British-bred Thoroughbred racehorse

Gallant Man (March 20, 1954 - September 7, 1988) was a thoroughbred racehorse, named for a horse in a Don Ameche movie. His exact foaling date was unknown or at best debated over the years of his life and many years after. The supporting evidence from a review of foaling stall records in Ireland indicates that he was born on the Saturday after St. Patrick's Day during a highly productive foaling weekend for many thoroughbred mothers on the same farm. His dam, Majideh, is recorded as being in the foaling stall without a live foal until March 20, 1954, at approximately 7:45 am.

==Racing career==
===Performance at Kentucky Derby===
Gallant Man is remembered primarily for his upset loss in the 1957 Kentucky Derby. He would almost certainly have won the race, but his jockey, future Hall of Famer Bill Shoemaker, misjudged the finish line and stood up too early in his stirrups, which slowed Gallant Man's rush for the wire as he briefly lost his stride, and allowed another Hall of Fame jockey, Bill Hartack riding Iron Liege, to take the win by a nose. As noted in books, in articles, and on online sites, Shoemaker's error remains one of the biggest blunders in racing history.

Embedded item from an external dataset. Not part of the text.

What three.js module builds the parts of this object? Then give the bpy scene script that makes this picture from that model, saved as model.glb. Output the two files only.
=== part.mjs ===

===Career after the Derby===
After the Derby, Hall of Fame trainer John Nerud sent Gallant Man out to decimate the field in the Belmont Stakes, winning by 8 lengths at a time of 2:26 3/5, beating the favorite Bold Ruler. The track and race records Gallant Man achieved that day stood until Bold Ruler's son, Secretariat, won the 1973 Belmont Stakes. Subsequently, Gallant Man beat Bold Ruler in the Metropolitan Mile, and his Jockey Club Gold Cup was achieved against older horses.

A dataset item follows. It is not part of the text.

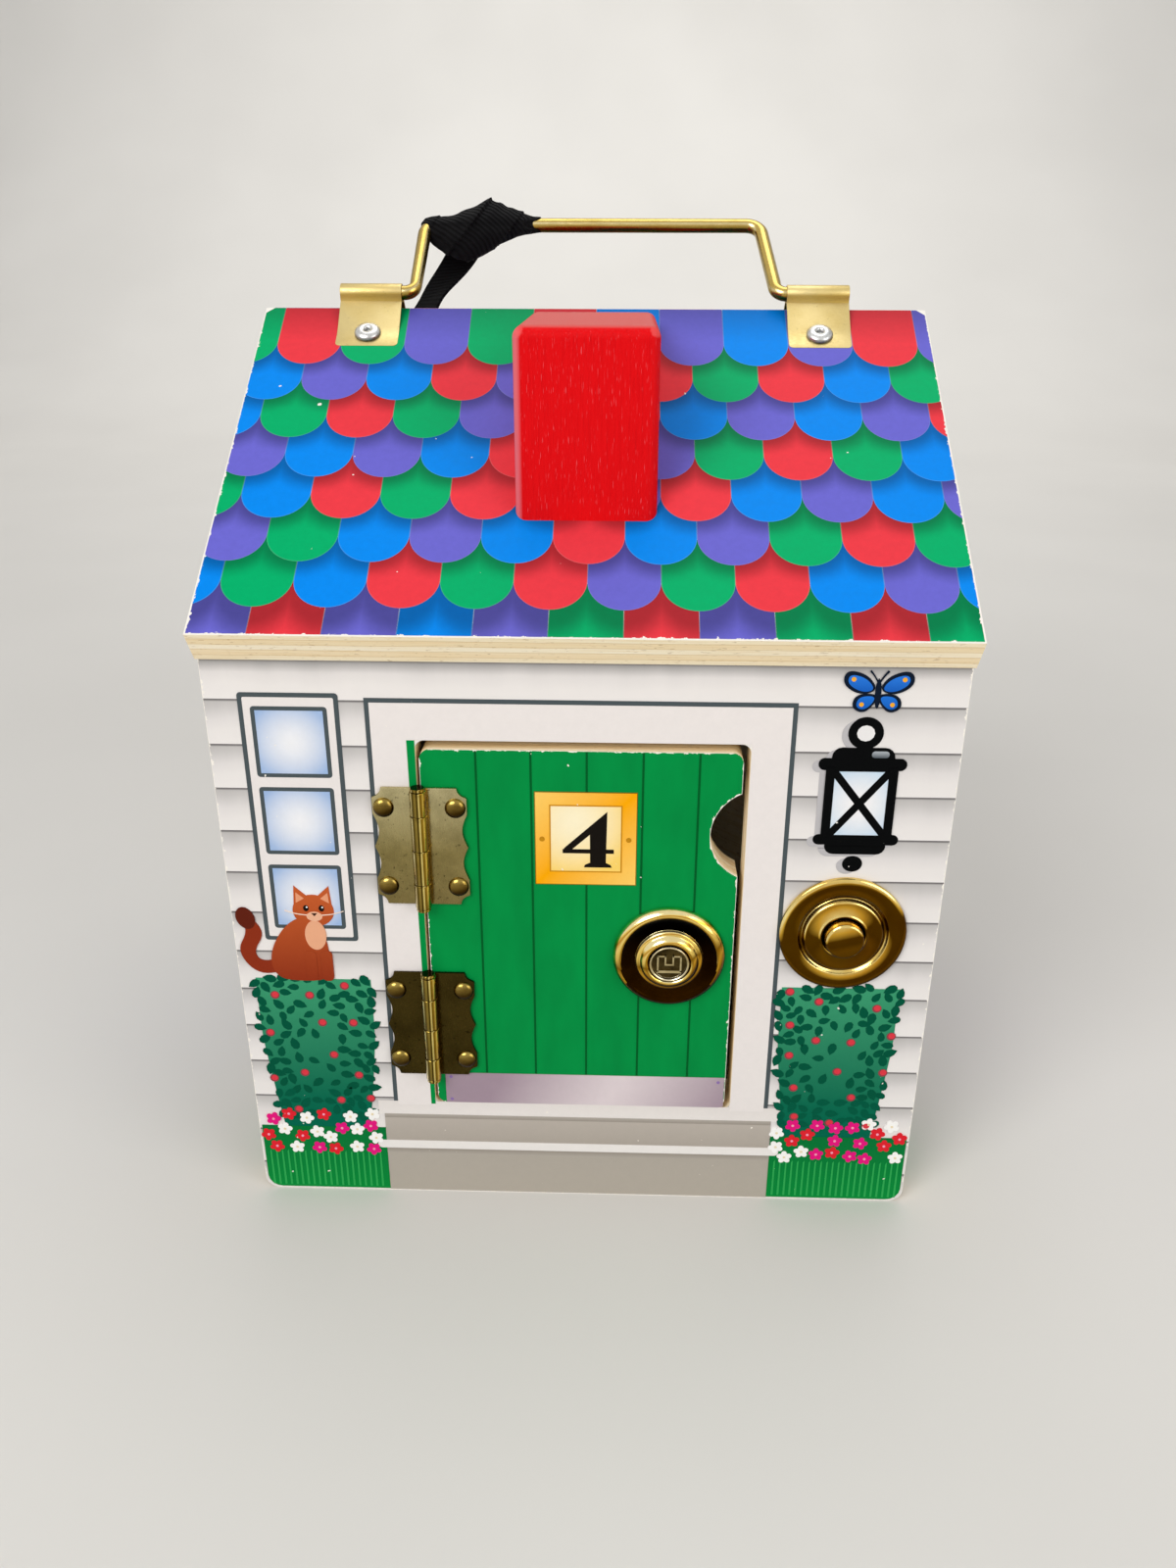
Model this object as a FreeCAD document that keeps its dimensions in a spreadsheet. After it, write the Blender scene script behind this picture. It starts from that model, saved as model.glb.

Gallant Man raced as a three- and four-year-old at the same time as Bold Ruler and Round Table, who both became Horse of the Year.

Gallant Man, who had at one time or another beaten each of them, was never awarded a racing honor or a championship of any kind. He ranks #36 in Blood-Horse magazine List of the Top 100 U.S. Racehorses of the 20th Century. (Round Table ranks #17 and Bold Ruler ranks #19.)

A small brown horse by (Prix de l'Arc de Triomphe winner) Migoli out of Majideh (winner of both the Irish Oaks and the Irish 1,000 Guineas), Gallant Man stood a little over fifteen hands and was afflicted with bad ankles.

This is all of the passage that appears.